The Platonic Shoulder Guy Friend
The Predicament of the Week from June 1, 1998…
Dear Breakup Girl,
Females confuse me. Sure, I know it’s a two-way street — we confuse females, and you in turn confuse us. It just seems that lately, you’re all out to win some “let’s confuse Brad” contest. Here’s the deal: I liked this girl named Tina, and I was planning to ask her out. A friend of mine opened his big stupid mouth the day I was planning to do it, and she got a mutual friend to approach me and tell me that dating me would be “awkward,” and that she feels like she’s known me too long to date me.
Well, fine. I’ve been fed that tired old line before, and I suppose I’m getting used to it.
Then Lynore came along.
It was right after Tina began avoiding me. Lynore likes this guy named Stu, and Stu had just broken a big date with her to go out with a girl one tenth as wonderful as Lynore. Lynore was, needless to say, angry and bitter. She needed someone to lean on, and that person was me. (I am always a shoulder in these kinds of situations…but what can I do?) It started out, you know, hug hug hug. Then, for no discernable reason, she started holding my hand. And she wouldn’t let it go. She started slipping her arm around me and snuggling up to me. This went on every night for a few nights. Then, the other night, she invited me to dinner at her house, and she BAKED ME A CAKE.
All of this, and she just wants to be my friend. I know I am falling for her, because she’s one of a select few people that make me feel wonderful. Her family loves me, including her little brother, who hates every single person alive, except me. Her dad loves me. Her mom, an extremely overprotective, paranoid woman, loves me, and has no problem with Lynore being alone with me. The thing is … she just wants to be my friend … and as the days go by, I’m falling more deeply for her.

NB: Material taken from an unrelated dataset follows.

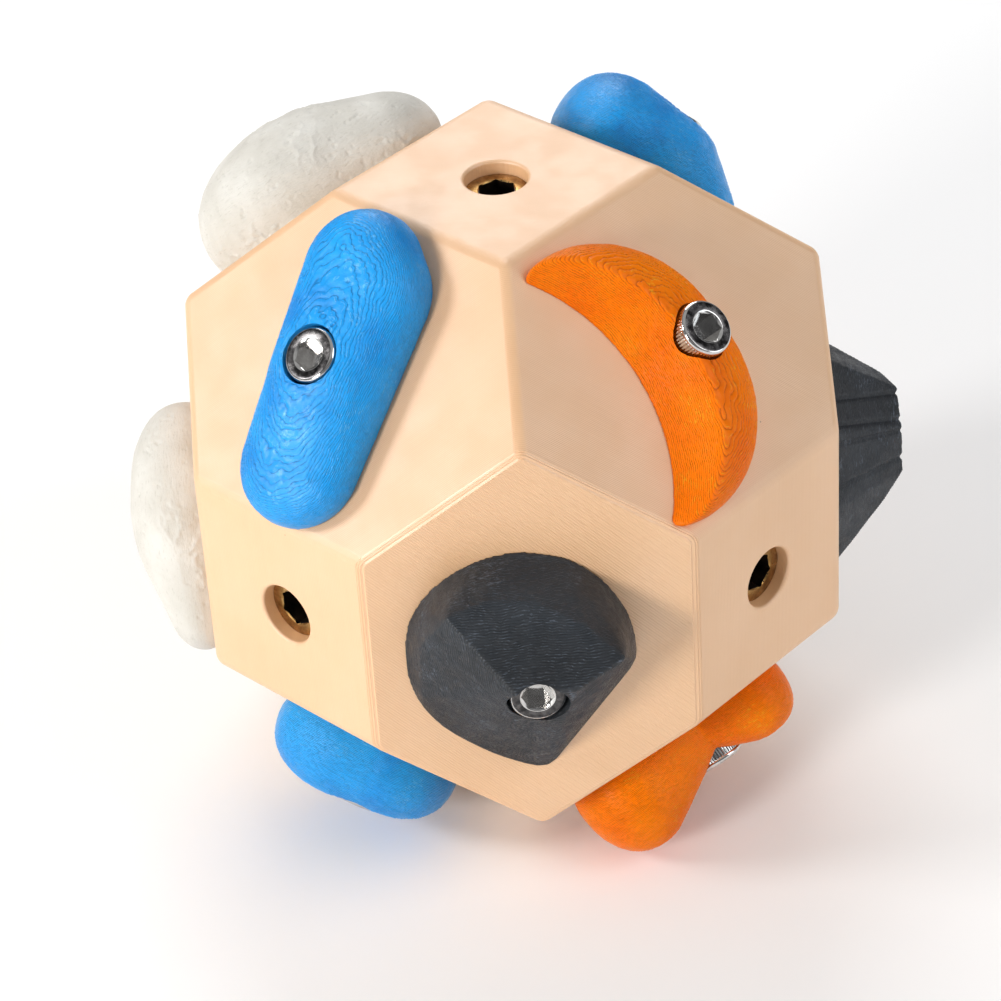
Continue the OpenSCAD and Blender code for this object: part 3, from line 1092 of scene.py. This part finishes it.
def hold(name, seed):
    face, turn, seat, _, kind = HOLDS[name]
    o = add_object(name + "_hold_looks", joined(SHAPES[name](name), name + "_hold_looks"))
    if name == "crescent":
        cut(o, crescent_scoop())
        cut(o, crescent_outline(), "INTERSECT")
    r = o.modifiers.new("grid", "REMESH")
    r.mode, r.voxel_size = "VOXEL", 0.32 * MM
    applied(o)
    relaxed(o.data, 14)
    if name == "crescent":
        relaxed(o.data, 26, FORWARD)
    roughened(o.data, kind, seed, name == "block")
    cut(o, screw_room(seat))
    # Smooth all over, apart from the edges of the screw's room.
    mesh = o.data
    mesh.polygons.foreach_set("use_smooth", [True] * len(mesh.polygons))
    co = coordinates(mesh)
    radius = np.hypot(co[:, 0], co[:, 1]) / MM
    near, sharp_turn = 0.02, 0.6
    bore = np.abs(radius - COUNTERBORE_R) < near
    bore |= np.abs(radius - SHANK_HOLE_R) < near
    bm = bmesh.new()
    bm.from_mesh(mesh)
    bm.verts.ensure_lookup_table()
    for e in bm.edges:
        if bore[e.verts[0].index] and bore[e.verts[1].index]:
            if len(e.link_faces) == 2 and e.calc_face_angle(0) > sharp_turn:
                e.smooth = False
    bm.to_mesh(mesh)
    bm.free()
    dressed(o, PRINTS[kind])
    place_on_face(
        o, face_matrix(face, HEX, turn) @ Matrix.Translation((0, 0, SEAT_GAP * MM))
    )
    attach(o, name + "_hold")
    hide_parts(name + "_hold")
    return o


# ---------------------------------------------------------------- screws
def hexagon_cutter(flats, low, high):
    r = flats / 2 / math.cos(math.pi / 6)
    return lathe([(0, low), (r, low), (r, high), (0, high)], 6, "hexagon")


def screw(name):
    """A socket-head screw: rings for its thread, a knurled head and a rounded rim."""
    face, turn, seat, length, _ = HOLDS[name]
    low = seat + SEAT_GAP
    top = low + HEAD_H
    tip = low - length
    root = SCREW_R - 0.4
    point = 0.4
    profile = [(0, tip), (SCREW_R - 0.75, tip), (SCREW_R - 0.35, tip + point)]
    z = tip + point
    while z < low - 1.6:
        profile += [(root, z + 0.1), (SCREW_R, z + 0.42), (SCREW_R, z + 0.58), (root, z + 0.9)]
        z += SCREW_PITCH
    profile += [(root, low), (HEAD_R - 0.3, low), (HEAD_R - 0.05, low + 0.25)]
    # Up the head's side, over its rim and into the dish round the socket.
    profile += [
        (HEAD_R, low + 0.5),
        (HEAD_R, top - 1.25),
        (HEAD_R - 0.12, top - 1.0),
        (HEAD_R - 0.02, top - 0.8),
        (HEAD_R - 0.03, top - 0.62),
        (HEAD_R - 0.12, top - 0.38),
        (HEAD_R - 0.3, top - 0.15),
        (HEAD_R - 0.55, top - 0.02),
        (HEAD_R - 0.8, top),
        (3.05, top),
        (2.9, top - 0.04),
        (2.55, top - 0.32),
        (0, top - 0.32),
    ]

    groove = (0.0, 0.03, 0.24, 0.03)

    def knurl(r, z, k):
        if low + 0.4 < z < top - 1.1 and r > HEAD_R - 0.1:
            return r - groove[k % len(groove)]
        return r

    around = KNURL_RIDGES * len(groove)
    m = lathe(profile, around, name + "_screw_looks", knurl)
    o = add_object(name + "_screw_looks", m)
    cut(o, hexagon_cutter(SOCKET_FLATS, top - SOCKET_DEEP, top + 1.0))
    smooth_shaded(o.data, 32)
    dressed(o, STEEL, RING_PAINTED_REFLECTION)
    # The flat ring on top gets the darker steel, a painted dark reflection.
    for poly in o.data.polygons:
        c = poly.center / MM
        if c.z > top - 0.012 and math.hypot(c.x, c.y) > 3.0:
            poly.material_index = 1
    place_on_face(o, face_matrix(face, HEX, turn + 11 * len(name)))
    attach(o, name + "_screw")
    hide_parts(name + "_screw")
    return o


# ---------------------------------------------------------------- inserts
def insert(node, face, distance):
    """A threaded insert: a coarse thread outside, a flange, a hexagonal drive and a bore."""
    root = BARREL_R - 0.6
    ease = 0.2
    flange = -RECESS - FLANGE_T
    profile = [(0, -INSERT_END), (BARREL_R - 0.9, -INSERT_END), (root, -INSERT_END + ease)]
    z = -INSERT_END + ease
    while z < flange - BARREL_PITCH:
        profile += [(root, z + 0.25), (BARREL_R, z + 0.9), (BARREL_R, z + 1.1), (root, z + 1.75)]
        z += BARREL_PITCH
    profile += [
        (root, flange),
        (FLANGE_R - 0.2, flange),
        (FLANGE_R, flange + 0.2),
        (FLANGE_R, -RECESS - 0.25),
        (FLANGE_R - 0.06, -RECESS - 0.1),
        (FLANGE_R - 0.25, -RECESS),
        (0, -RECESS),
    ]
    o = add_object(node + "_looks", lathe(profile, 96, node + "_looks"))
    crest, valley = INSERT_BORE
    z = -INSERT_END - 1
    bore = [(0, z), (crest, z), (crest, z + 0.9)]
    z += 0.9
    while z < -RECESS - DRIVE_DEEP:
        bore += [(valley, z + 0.4), (valley, z + 0.6), (crest, z + 1.0)]
        z += SCREW_PITCH
    bore += [(crest, -RECESS - 3.0), (0, -RECESS - 3.0)]
    cut(o, lathe(bore, 64, "bore"))
    cut(o, hexagon_cutter(DRIVE_FLATS, -RECESS - DRIVE_DEEP, -RECESS + 1.0))
    under, over = -RECESS - ease, -RECESS + ease
    cut(o, lathe([(0, under), (3.2, under), (3.6, over), (0, over)], 96, "ease"))
    smooth_shaded(o.data, 32)
    dressed(o, BRASS, DRIVE_SHADE)
    # The drive and the bore inside get the near-black painted shade.
    for poly in o.data.polygons:
        c = poly.center / MM
        if -INSERT_END < c.z < -RECESS - 0.1 and math.hypot(c.x, c.y) < 3.65:
            poly.material_index = 1
    place_on_face(o, face_matrix(face, distance, 13 * len(node)))
    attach(o, "ball")
    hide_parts(node)
    return o


ball()
for place, square in SQUARES.items():
    insert("open_insert_" + place, square, SQUARE)
for index, hold_name in enumerate(HOLDS):
    insert(hold_name + "_insert", HOLDS[hold_name][0], HEX)
    screw(hold_name)
    hold(hold_name, 101 + 97 * index)


# ---------------------------------------------------------------- floor, light and camera
def floor():
    m, nt, bsdf = new_material("studio_floor")
    t = Tree(nt)
    p = nt.nodes.new("ShaderNodeTexCoord").outputs["Object"]
    t.put(
        bsdf.inputs["Base Color"],
        t.ramp(t.noise(p, 3.0, 2.0), [(0.3, (0.94, 0.94, 0.94)), (0.7, (0.96, 0.96, 0.96))]),
    )
    bsdf.inputs["Roughness"].default_value = 0.9
    bsdf.inputs["Specular IOR Level"].default_value = 0.1
    r = 4  # metres from the middle to each side
    corners = [(-r, -r, 0), (r, -r, 0), (r, r, 0), (-r, r, 0)]
    o = add_object("studio_floor", mesh_from("studio_floor", corners, [(0, 1, 2, 3)]))
    o.data.materials.append(m)
    return o


def lamp(name, position, target, size, power, colour=(1, 1, 1)):
    data = bpy.data.lights.new(name, "AREA")
    data.shape, data.size, data.energy, data.color = "DISK", size, power, colour
    o = bpy.data.objects.new(name, data)
    bpy.context.scene.collection.objects.link(o)
    o.location = position
    o.rotation_mode = "QUATERNION"
    o.rotation_quaternion = (Vector(target) - Vector(position)).to_track_quat("-Z", "Y")
    return o


floor()
middle = (0, 0, SQUARE * MM)
lamp("key", (0.90, -0.63, 0.65), middle, 0.3, 6.2, (1.0, 0.99, 0.98))
lamp("front", (1.10, 0.04, 0.38), middle, 0.3, 8.2, (1.0, 0.98, 0.95))
lamp("fill", (-0.42, 1.05, 0.84), middle, 0.8, 5.4, (0.97, 0.98, 1.0))
lamp("side", (-0.55, 1.15, 0.2), middle, 0.6, 2.0, (0.88, 0.94, 1.0))
lamp("back", (-0.75, -0.75, 0.85), middle, 0.9, 9.5)

world = bpy.data.worlds.new("studio")
bpy.context.scene.world = world
world.use_nodes = True
# Bands of light and dark, from below to above, for the steel to reflect.
wt = Tree(world.node_tree)
sky = world.node_tree.nodes["Background"]
direction = world.node_tree.nodes.new("ShaderNodeTexCoord").outputs["Generated"]
bands = wt.ramp(
    wt.axis(direction)[2],
    [
        (0.0, (0.75, 0.75, 0.76)),
        (0.16, (0.10, 0.10, 0.11)),
        (0.34, (0.85, 0.85, 0.86)),
        (0.52, (0.08, 0.08, 0.09)),
        (0.8, (0.95, 0.95, 0.95)),
    ],
)
wt.put(sky.inputs["Color"], bands)
sky.inputs["Strength"].default_value = 0.5

camera_data = bpy.data.cameras.new("photo_view")
camera_data.lens = 129.0
camera_data.sensor_width = 36.0
camera_data.clip_start, camera_data.clip_end = 0.05, 20.0
camera = bpy.data.objects.new("photo_view", camera_data)
bpy.context.scene.collection.objects.link(camera)
bpy.context.scene.camera = camera


def rotation_of(axis_angle):
    """The rotation matrix of a vector whose length is the angle."""
    v = Vector(axis_angle)
    return Matrix.Rotation(v.length, 3, v.normalized())


# Camera axes: x to the right, y down and z forward, in units of the half width of the ball.
turned = rotation_of((1.0657, 2.2990, -1.2177))
shift = Vector((0.0408, -0.1301, 11.0344))
eye = -(turned.transposed() @ shift) * SQUARE * MM + Vector((0, 0, SQUARE * MM))
axes = turned.transposed()
axes = Matrix((axes.col[0], -axes.col[1], -axes.col[2])).transposed()
camera.matrix_world = Matrix.Translation(eye) @ axes.to_4x4()

bpy.context.scene.view_settings.view_transform = "Standard"
bpy.context.scene.view_settings.look = "None"
bpy.context.scene.view_settings.exposure = -0.08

In the meantime, Tina is still avoiding me, and I really want to salvage that friendship. Now I’ve seemingly lost Tina completely, and every time Lynore reaches for me, I’m finding it more painful to hold her, knowing that I can’t have her as more than a friend. Why do girls do things like bake a cake for a guy they just want to be friends with ? And why do they bake him a cake and hold his hand everywhere they go? Any answers? Gosh, what do I do? I’m fast losing hope and patience …
— Brad, the Platonic Shoulder Guy Friend
Dear Shoulder Guy,
The one thing I like about Lynore is that she makes my explanatory metaphors so easy: she wants to bake her cake and eat it too. You guys are not “Friends.” You are her Snackwell Boyfriend. You satisfy a craving — with 30% fewer issues and risks! She gets to go through the motions, run through the girlfriend recipe with someone else — someone safe, someone sturdy, someone who is not going to dis her like that bad Stu … because he is not her boyfriend! See? But you know the problem with Snackwells (am I going to get in trouble now like Oprah did with the beef industry? Cool.): “30% less fat,” say, so you eat 60% more … at which point you might as well just have had a couple of really good Mint Milanos and called it a night. So yeah, you thought you kind of liked this handy shouldery huggy cakey thing, so you kept getting your reduced-commitment fix. And this kind of thing is not inherently against Breakup Girl rules — but you both have to know you want the same thing. You, however, say that it’s starting to feel pretty icky. Which is not okay with Breakup Girl. And as far as I’m concerned, you don’t want this weirdness to spoil any future potential … for whatever.
So. Time for a gentle ultimatum. As in: “I’m glad I could be there for you when bad Stu made a bad move, but now you’re really asking me for more than I can give as a Friend. If you want to be friends, then let’s do stuff friends do, like not hold hands — though I’m not ruling out the occasional Bundt cake. If you want to turn up the heat, just keep doing what you’re doing, and I’ll be right there with you.” Or, if you wish to communicate through metaphor, ask her to bake you something with a file in it, ’cause you need out.
Love,
Breakup Girl
P.S. Oh, and about Tina: give her time. Campaigning to be Just Friends again will just send the opposite message.
P.P.S. And just so you know, Shoulder Boy, there will be someone out there — if not one of these cookies — with whom you strike the right balance. Just listen to what Julie wrote in response to The Shadow Knows’ dilemma last week: “I happen to LIKE “friend-boys” and my problem is that I don’t know enough of them. I won’t even DATE a guy who can’t approach me as a friend first, then as a woman. Boyfriends are a dime a dozen, but friend-boys are priceless. I wish The Shadow Knows lived in Orlando.”